- **THE REQUEST**
All of the data below must be repeated exactly.

[BEGIN SOURCE MATERIAL]

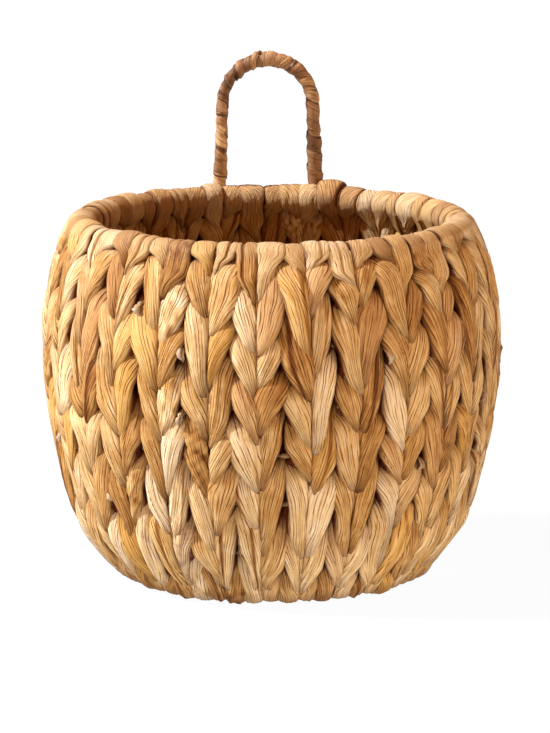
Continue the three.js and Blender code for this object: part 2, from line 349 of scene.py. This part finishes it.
def wall_rope_side(row, drift, first, flip, hand, values):
    """One face of the wall, as a part of a stem: its places on the wall's line and its section."""
    place, outward = wall_line(row)
    half_width = rope_half_angle * place[:, 0]
    outer, inner = stem_faces(row + drift, first, hand, half_width, values, ease_ends=True)
    return {
        "place": place, "outward": outward, "outer": outer, "inner": inner,
        "flip": np.full(len(row), flip), "tight": 1 - smooth(row / 0.7),
    }


def wall_rope_fold(row, flip, hand, values, lift=0.0):
    """The turn of a stem round the rim wire or the foot wire, lifted where it climbs a loop leg."""
    place, outward = wall_line(np.full(fold_steps, float(row)))
    along = np.stack([outward[:, 1], -outward[:, 0]], axis=1)
    beyond = along if row else -along
    turn = math.pi * (np.arange(fold_steps) + 0.5) / fold_steps
    direction = -outward * np.cos(turn)[:, None] + beyond * np.sin(turn)[:, None]
    half_width = rope_half_angle * place[:, 0]
    drawn = np.tile(values[row + spare_rows], (fold_steps, 1))
    bulge = np.sin(turn)
    slant = 0.1 * drawn[:, SLANT] * bulge * np.cos(turn)
    centre = (side_shift * drawn[:, PLACE] + slant) * half_width
    widen = petal_widen(drawn)
    width = leaf_width(-0.45) * widen * half_width * (1 + 0.1 * bulge)
    crown = full_crown + extra_crown(drawn, widen) + (lift - 0.9) * bulge
    spin = (hand if row else -hand) * rim_turn * np.cos(turn)
    outer = {
        "centre": centre, "width": width, "crown": crown,
        "reach": np.zeros(fold_steps), "drawn": drawn, "spin": spin,
    }
    inner = {
        "centre": centre, "width": hidden_width * width, "crown": np.full(fold_steps, tucked_crown),
        "reach": np.ones(fold_steps), "drawn": drawn, "spin": spin,
    }
    return {
        "place": place, "outward": direction, "outer": outer, "inner": inner,
        "flip": np.full(fold_steps, flip), "tight": np.full(fold_steps, 0.0 if row else 1.0),
    }


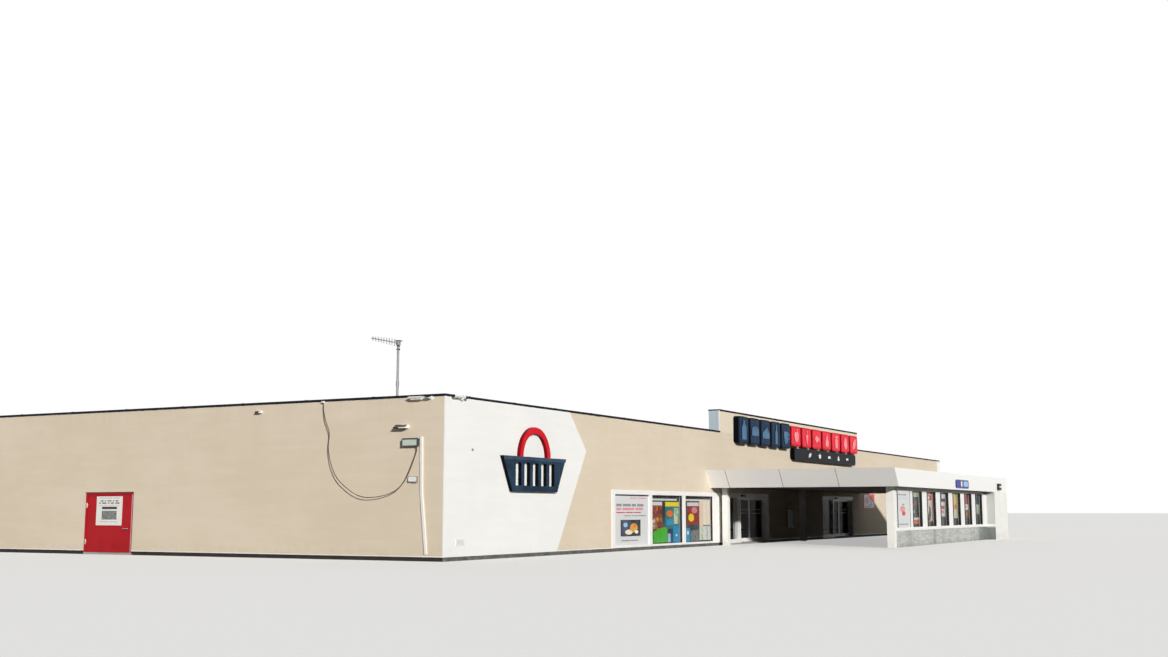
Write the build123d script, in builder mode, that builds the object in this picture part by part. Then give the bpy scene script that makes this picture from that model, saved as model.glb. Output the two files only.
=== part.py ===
"""Single-storey supermarket building, modelled at half of its real size.

All sizes are in millimetres of the half-size model.  X runs along the shop front to the
right, Y runs from the front to the back and Z is up.  The origin is on the ground, at the
middle of the hall's floor.  Sizes that start at a corner of the hall are measured from its
left end along the front, from its front wall along the sides, and from the ground upwards.
"""

import os
from math import radians, tan

from build123d import *

os.makedirs("parts", exist_ok=True)

# The hall: a long flat-roofed box.
hall_length = 34600
hall_depth = 18000
wall_top = 2780
wall_thickness = 150
plinth_height = 70
plinth_setback = 12
plinth_joint = 3
slab_thickness = 40
roof_thickness = 120
roof_below_wall_top = 150
coping_height = 28
coping_overhang = 12
coping_joint = 3

left_x = -hall_length / 2
right_x = hall_length / 2
front_y = -hall_depth / 2
back_y = hall_depth / 2
wall_height = wall_top - plinth_height
inner_length = hall_length - 2 * wall_thickness
inner_depth = hall_depth - 2 * wall_thickness

# The shop window beside the entrance.
shop_window_start = 6147
shop_window_width = 5863
shop_window_top = 1277
shop_band_left = 143
shop_band_right = 467
shop_band_top = 92
shop_band_sill = 45
shop_mullion_width = 142
shop_pane_count = 3
shop_frame_proud = 16
shop_frame_depth = 110
shop_glass_inset = 60
shop_glass_thickness = 12
shop_window_end = shop_window_start + shop_window_width
shop_window_x = left_x + shop_window_start + shop_window_width / 2
shop_window_height = shop_window_top - plinth_height
shop_panes_width = shop_window_width - shop_band_left - shop_band_right
shop_pane_pitch = (shop_panes_width + shop_mullion_width) / shop_pane_count
shop_pane_width = shop_pane_pitch - shop_mullion_width
shop_pane_height = shop_window_height - shop_band_top - shop_band_sill
shop_panes_left = left_x + shop_window_start + shop_band_left
shop_panes_middle_x = shop_panes_left + shop_panes_width / 2
shop_panes_middle_z = plinth_height + shop_band_sill + shop_pane_height / 2

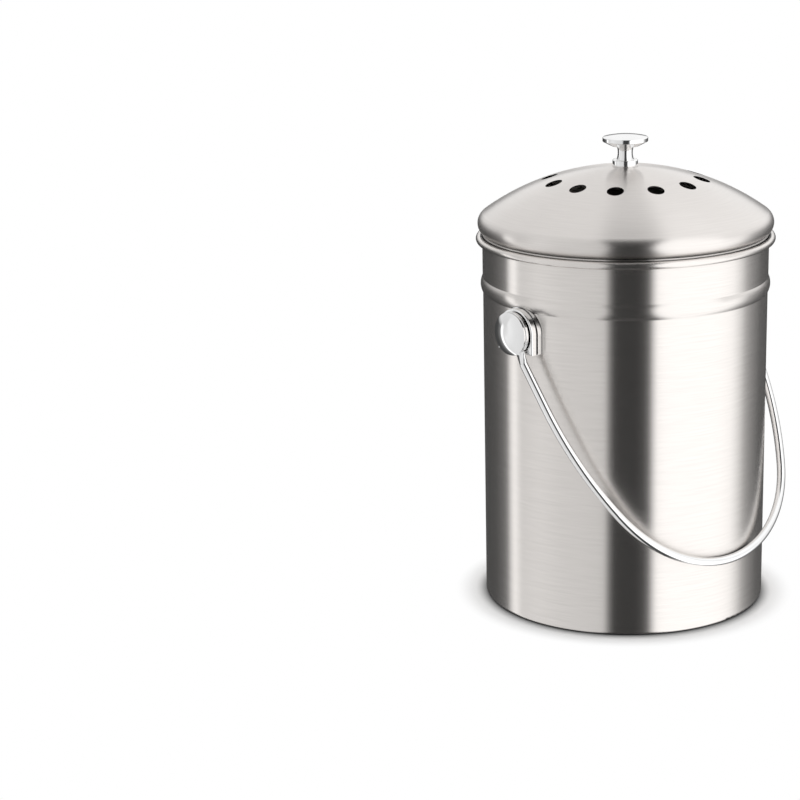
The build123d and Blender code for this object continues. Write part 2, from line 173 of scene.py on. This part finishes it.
class Link:
    """A socket in a node tree. Python's operators on it add Math nodes."""

    def __init__(self, nodes, socket):
        self.nodes = nodes
        self.socket = socket

    def __add__(self, other):
        return self.nodes.maths("ADD", self, other)

    def __radd__(self, other):
        return self.nodes.maths("ADD", other, self)

    def __sub__(self, other):
        return self.nodes.maths("SUBTRACT", self, other)

    def __rsub__(self, other):
        return self.nodes.maths("SUBTRACT", other, self)

    def __mul__(self, other):
        return self.nodes.maths("MULTIPLY", self, other)

    def __rmul__(self, other):
        return self.nodes.maths("MULTIPLY", other, self)

    def __truediv__(self, other):
        return self.nodes.maths("DIVIDE", self, other)

    def __rtruediv__(self, other):
        return self.nodes.maths("DIVIDE", other, self)

    def larger(self, other):
        return self.nodes.maths("MAXIMUM", self, other)

    def smaller(self, other):
        return self.nodes.maths("MINIMUM", self, other)

    def clipped(self):
        return self.nodes.add("ShaderNodeClamp", {}, self, 0.0, 1.0)

    def toward(self, other, amount):
        """This value where amount is 0, the other where it is 1."""
        return self * (1.0 - amount) + amount * other

    def between(self, low, high):
        """0 at low, 1 at high, smooth between them and level beyond. Low may be the larger one."""
        return self.nodes.add(
            "ShaderNodeMapRange", {"interpolation_type": "SMOOTHSTEP"}, self, low, high, 0.0, 1.0
        )


class Nodes:
    """A node tree that is filled from Python."""

    def __init__(self, tree):
        self.tree = tree
        tree.nodes.clear()

    def node(self, kind, settings, *values, **named):
        """Adds a node, applies its settings, then gives its sockets values or links."""
        node = self.tree.nodes.new(kind)
        for key, value in settings.items():
            if key == "stops":
                self.fill_ramp(node.color_ramp, value)
            else:
                setattr(node, key, value)
        for index, value in enumerate(values):
            self.give(node.inputs[index], value)
        for key, value in named.items():
            self.give(node.inputs[key.replace("_", " ")], value)
        return node

    def add(self, kind, settings, *values, output=0, **named):
        """Adds a node in the same way, and gives one of its outputs."""
        return Link(self, self.node(kind, settings, *values, **named).outputs[output])

    def fill_ramp(self, ramp, stops):
        while len(ramp.elements) > 1:
            ramp.elements.remove(ramp.elements[-1])
        for index, (place, tone) in enumerate(stops):
            stop = ramp.elements[0] if index == 0 else ramp.elements.new(place)
            stop.position = place
            stop.color = (tone, tone, tone, 1.0)

    def give(self, socket, value):
        if isinstance(value, Link):
            self.tree.links.new(value.socket, socket)
        elif value is not None:
            socket.default_value = value

    def maths(self, operation, *values):
        return self.add("ShaderNodeMath", {"operation": operation}, *values)

    def length(self, first, second):
        return self.maths("SQRT", first * first + second * second)

    def xyz(self, vector):
        split = self.node("ShaderNodeSeparateXYZ", {}, vector)
        return [Link(self, socket) for socket in split.outputs]

    def vector(self, x, y, z):
        return self.add("ShaderNodeCombineXYZ", {}, x, y, z)

    def panels(self, stops, along):
        return self.add("ShaderNodeValToRGB", {"stops": stops}, along)


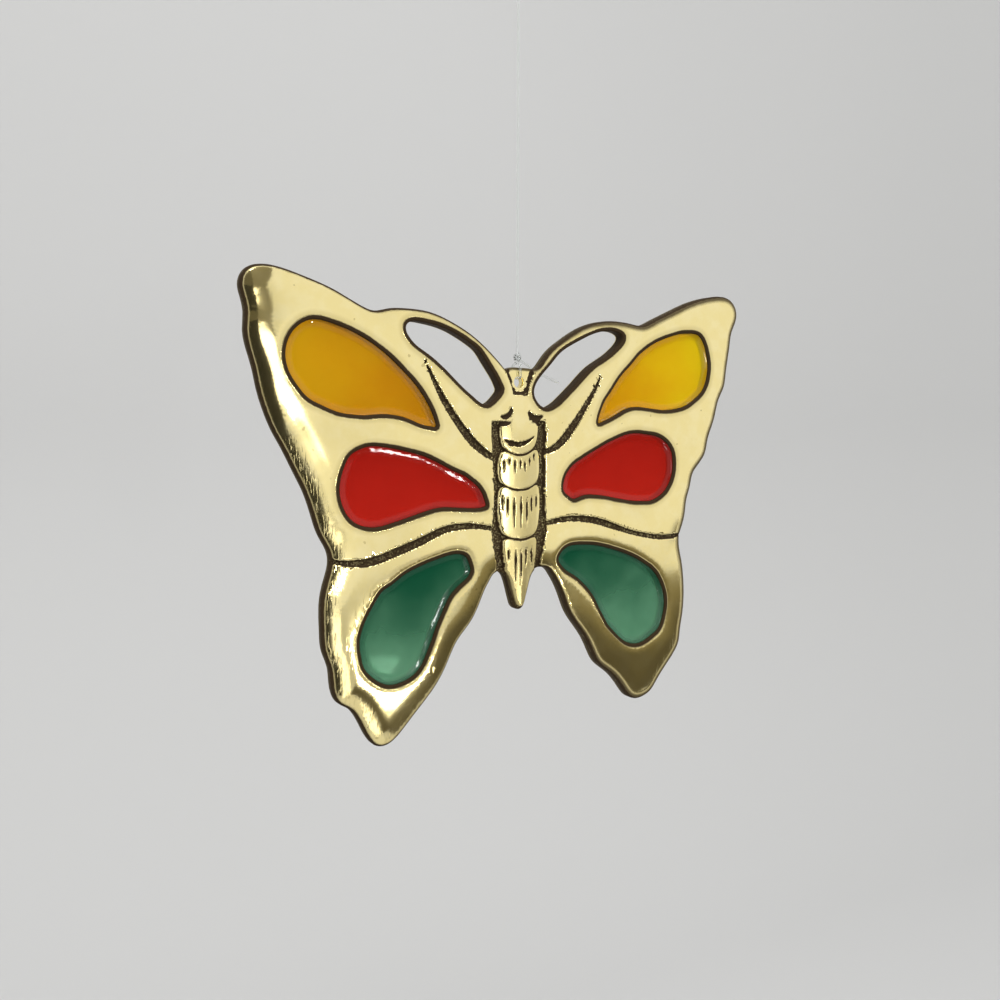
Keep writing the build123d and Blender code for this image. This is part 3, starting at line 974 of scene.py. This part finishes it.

[END SOURCE MATERIAL]

- **TASK ANSWER**
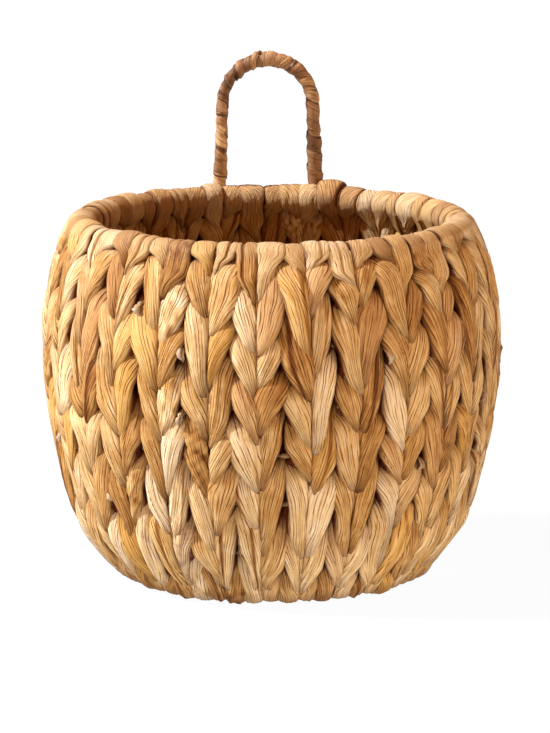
Continue the three.js and Blender code for this object: part 2, from line 349 of scene.py. This part finishes it.
def wall_rope_side(row, drift, first, flip, hand, values):
    """One face of the wall, as a part of a stem: its places on the wall's line and its section."""
    place, outward = wall_line(row)
    half_width = rope_half_angle * place[:, 0]
    outer, inner = stem_faces(row + drift, first, hand, half_width, values, ease_ends=True)
    return {
        "place": place, "outward": outward, "outer": outer, "inner": inner,
        "flip": np.full(len(row), flip), "tight": 1 - smooth(row / 0.7),
    }


def wall_rope_fold(row, flip, hand, values, lift=0.0):
    """The turn of a stem round the rim wire or the foot wire, lifted where it climbs a loop leg."""
    place, outward = wall_line(np.full(fold_steps, float(row)))
    along = np.stack([outward[:, 1], -outward[:, 0]], axis=1)
    beyond = along if row else -along
    turn = math.pi * (np.arange(fold_steps) + 0.5) / fold_steps
    direction = -outward * np.cos(turn)[:, None] + beyond * np.sin(turn)[:, None]
    half_width = rope_half_angle * place[:, 0]
    drawn = np.tile(values[row + spare_rows], (fold_steps, 1))
    bulge = np.sin(turn)
    slant = 0.1 * drawn[:, SLANT] * bulge * np.cos(turn)
    centre = (side_shift * drawn[:, PLACE] + slant) * half_width
    widen = petal_widen(drawn)
    width = leaf_width(-0.45) * widen * half_width * (1 + 0.1 * bulge)
    crown = full_crown + extra_crown(drawn, widen) + (lift - 0.9) * bulge
    spin = (hand if row else -hand) * rim_turn * np.cos(turn)
    outer = {
        "centre": centre, "width": width, "crown": crown,
        "reach": np.zeros(fold_steps), "drawn": drawn, "spin": spin,
    }
    inner = {
        "centre": centre, "width": hidden_width * width, "crown": np.full(fold_steps, tucked_crown),
        "reach": np.ones(fold_steps), "drawn": drawn, "spin": spin,
    }
    return {
        "place": place, "outward": direction, "outer": outer, "inner": inner,
        "flip": np.full(fold_steps, flip), "tight": np.full(fold_steps, 0.0 if row else 1.0),
    }


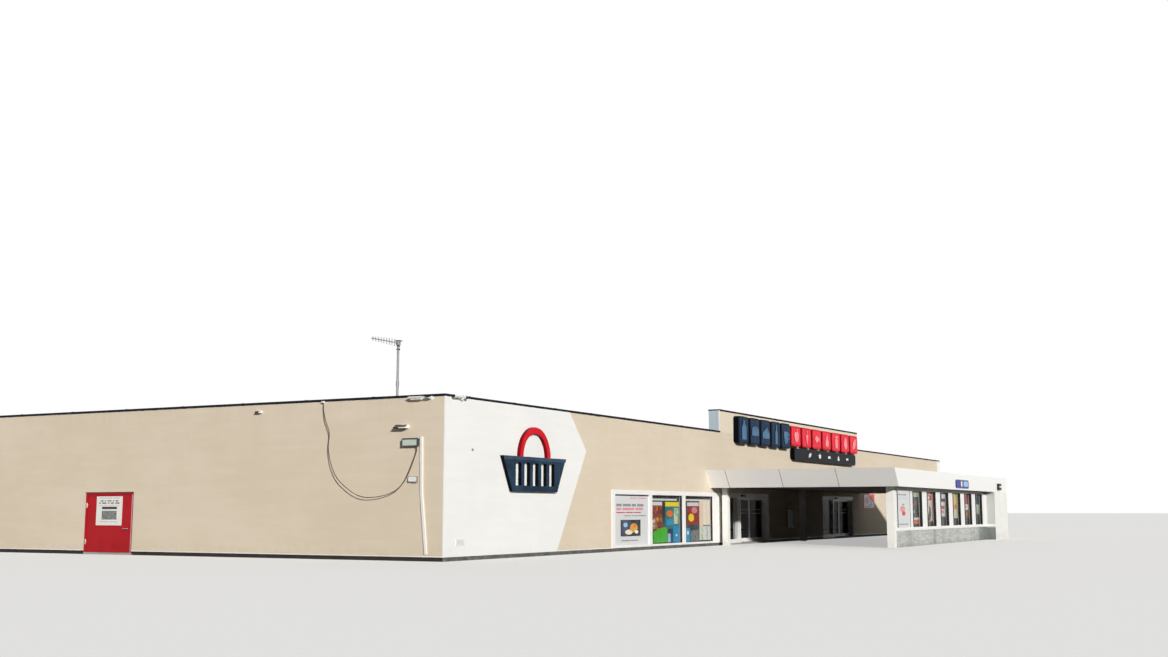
Write the build123d script, in builder mode, that builds the object in this picture part by part. Then give the bpy scene script that makes this picture from that model, saved as model.glb. Output the two files only.
=== part.py ===
"""Single-storey supermarket building, modelled at half of its real size.

All sizes are in millimetres of the half-size model.  X runs along the shop front to the
right, Y runs from the front to the back and Z is up.  The origin is on the ground, at the
middle of the hall's floor.  Sizes that start at a corner of the hall are measured from its
left end along the front, from its front wall along the sides, and from the ground upwards.
"""

import os
from math import radians, tan

from build123d import *

os.makedirs("parts", exist_ok=True)

# The hall: a long flat-roofed box.
hall_length = 34600
hall_depth = 18000
wall_top = 2780
wall_thickness = 150
plinth_height = 70
plinth_setback = 12
plinth_joint = 3
slab_thickness = 40
roof_thickness = 120
roof_below_wall_top = 150
coping_height = 28
coping_overhang = 12
coping_joint = 3

left_x = -hall_length / 2
right_x = hall_length / 2
front_y = -hall_depth / 2
back_y = hall_depth / 2
wall_height = wall_top - plinth_height
inner_length = hall_length - 2 * wall_thickness
inner_depth = hall_depth - 2 * wall_thickness

# The shop window beside the entrance.
shop_window_start = 6147
shop_window_width = 5863
shop_window_top = 1277
shop_band_left = 143
shop_band_right = 467
shop_band_top = 92
shop_band_sill = 45
shop_mullion_width = 142
shop_pane_count = 3
shop_frame_proud = 16
shop_frame_depth = 110
shop_glass_inset = 60
shop_glass_thickness = 12
shop_window_end = shop_window_start + shop_window_width
shop_window_x = left_x + shop_window_start + shop_window_width / 2
shop_window_height = shop_window_top - plinth_height
shop_panes_width = shop_window_width - shop_band_left - shop_band_right
shop_pane_pitch = (shop_panes_width + shop_mullion_width) / shop_pane_count
shop_pane_width = shop_pane_pitch - shop_mullion_width
shop_pane_height = shop_window_height - shop_band_top - shop_band_sill
shop_panes_left = left_x + shop_window_start + shop_band_left
shop_panes_middle_x = shop_panes_left + shop_panes_width / 2
shop_panes_middle_z = plinth_height + shop_band_sill + shop_pane_height / 2

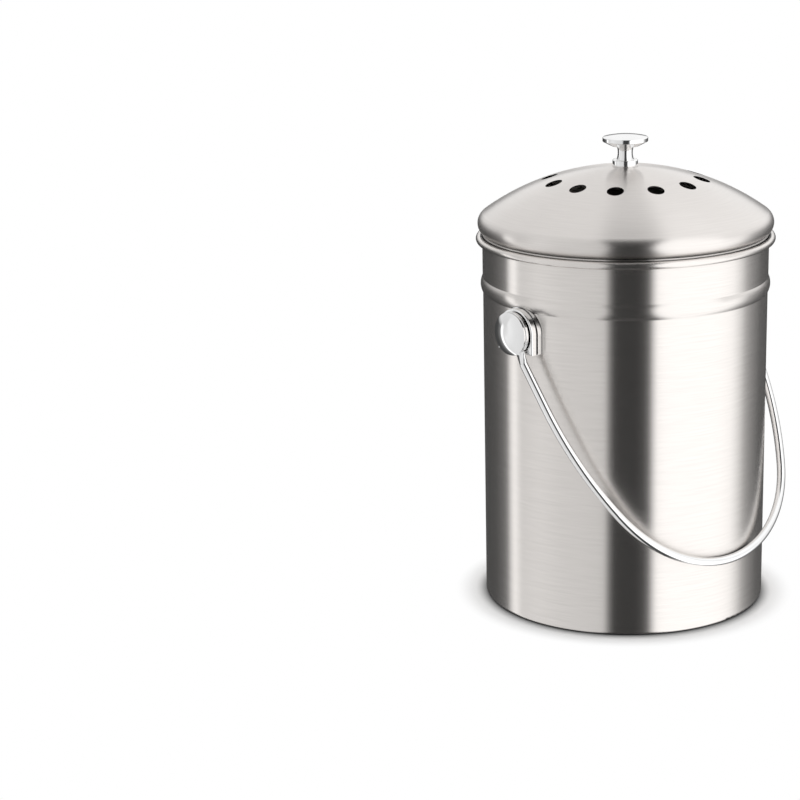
The build123d and Blender code for this object continues. Write part 2, from line 173 of scene.py on. This part finishes it.
class Link:
    """A socket in a node tree. Python's operators on it add Math nodes."""

    def __init__(self, nodes, socket):
        self.nodes = nodes
        self.socket = socket

    def __add__(self, other):
        return self.nodes.maths("ADD", self, other)

    def __radd__(self, other):
        return self.nodes.maths("ADD", other, self)

    def __sub__(self, other):
        return self.nodes.maths("SUBTRACT", self, other)

    def __rsub__(self, other):
        return self.nodes.maths("SUBTRACT", other, self)

    def __mul__(self, other):
        return self.nodes.maths("MULTIPLY", self, other)

    def __rmul__(self, other):
        return self.nodes.maths("MULTIPLY", other, self)

    def __truediv__(self, other):
        return self.nodes.maths("DIVIDE", self, other)

    def __rtruediv__(self, other):
        return self.nodes.maths("DIVIDE", other, self)

    def larger(self, other):
        return self.nodes.maths("MAXIMUM", self, other)

    def smaller(self, other):
        return self.nodes.maths("MINIMUM", self, other)

    def clipped(self):
        return self.nodes.add("ShaderNodeClamp", {}, self, 0.0, 1.0)

    def toward(self, other, amount):
        """This value where amount is 0, the other where it is 1."""
        return self * (1.0 - amount) + amount * other

    def between(self, low, high):
        """0 at low, 1 at high, smooth between them and level beyond. Low may be the larger one."""
        return self.nodes.add(
            "ShaderNodeMapRange", {"interpolation_type": "SMOOTHSTEP"}, self, low, high, 0.0, 1.0
        )


class Nodes:
    """A node tree that is filled from Python."""

    def __init__(self, tree):
        self.tree = tree
        tree.nodes.clear()

    def node(self, kind, settings, *values, **named):
        """Adds a node, applies its settings, then gives its sockets values or links."""
        node = self.tree.nodes.new(kind)
        for key, value in settings.items():
            if key == "stops":
                self.fill_ramp(node.color_ramp, value)
            else:
                setattr(node, key, value)
        for index, value in enumerate(values):
            self.give(node.inputs[index], value)
        for key, value in named.items():
            self.give(node.inputs[key.replace("_", " ")], value)
        return node

    def add(self, kind, settings, *values, output=0, **named):
        """Adds a node in the same way, and gives one of its outputs."""
        return Link(self, self.node(kind, settings, *values, **named).outputs[output])

    def fill_ramp(self, ramp, stops):
        while len(ramp.elements) > 1:
            ramp.elements.remove(ramp.elements[-1])
        for index, (place, tone) in enumerate(stops):
            stop = ramp.elements[0] if index == 0 else ramp.elements.new(place)
            stop.position = place
            stop.color = (tone, tone, tone, 1.0)

    def give(self, socket, value):
        if isinstance(value, Link):
            self.tree.links.new(value.socket, socket)
        elif value is not None:
            socket.default_value = value

    def maths(self, operation, *values):
        return self.add("ShaderNodeMath", {"operation": operation}, *values)

    def length(self, first, second):
        return self.maths("SQRT", first * first + second * second)

    def xyz(self, vector):
        split = self.node("ShaderNodeSeparateXYZ", {}, vector)
        return [Link(self, socket) for socket in split.outputs]

    def vector(self, x, y, z):
        return self.add("ShaderNodeCombineXYZ", {}, x, y, z)

    def panels(self, stops, along):
        return self.add("ShaderNodeValToRGB", {"stops": stops}, along)


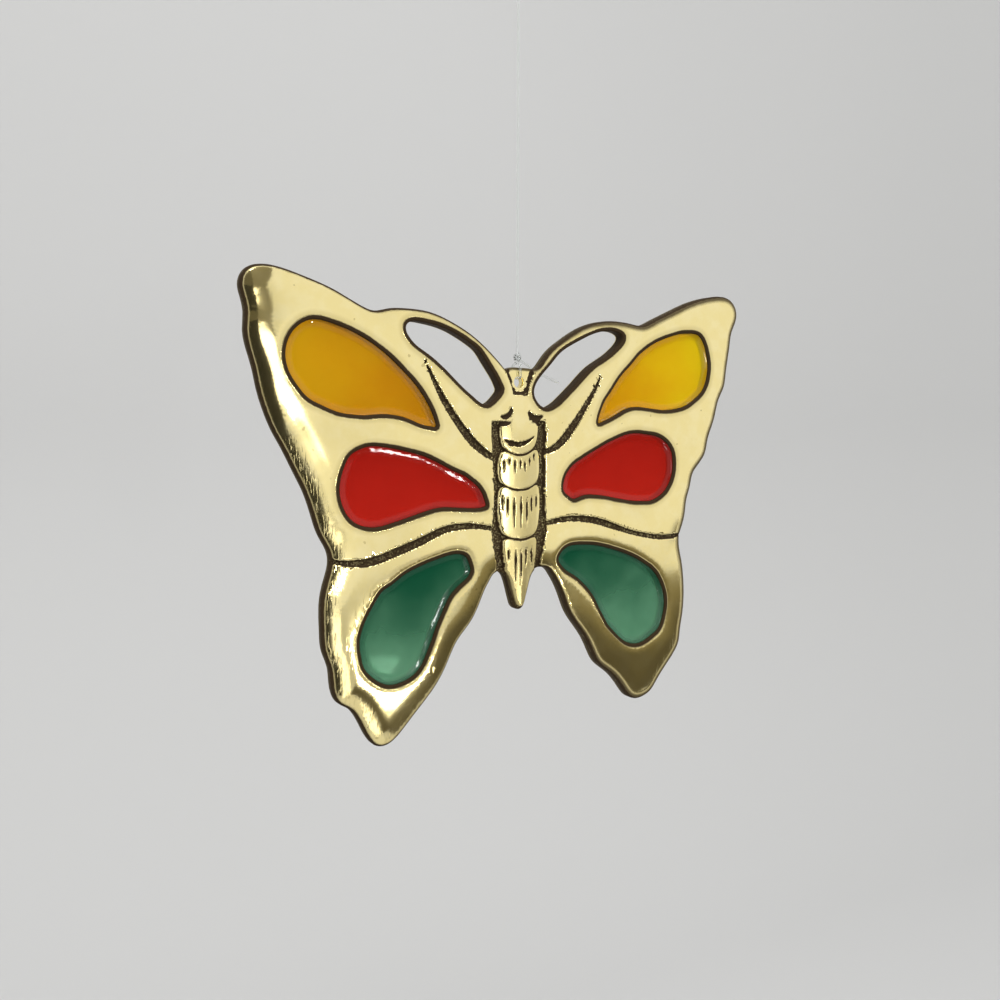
Keep writing the build123d and Blender code for this image. This is part 3, starting at line 974 of scene.py. This part finishes it.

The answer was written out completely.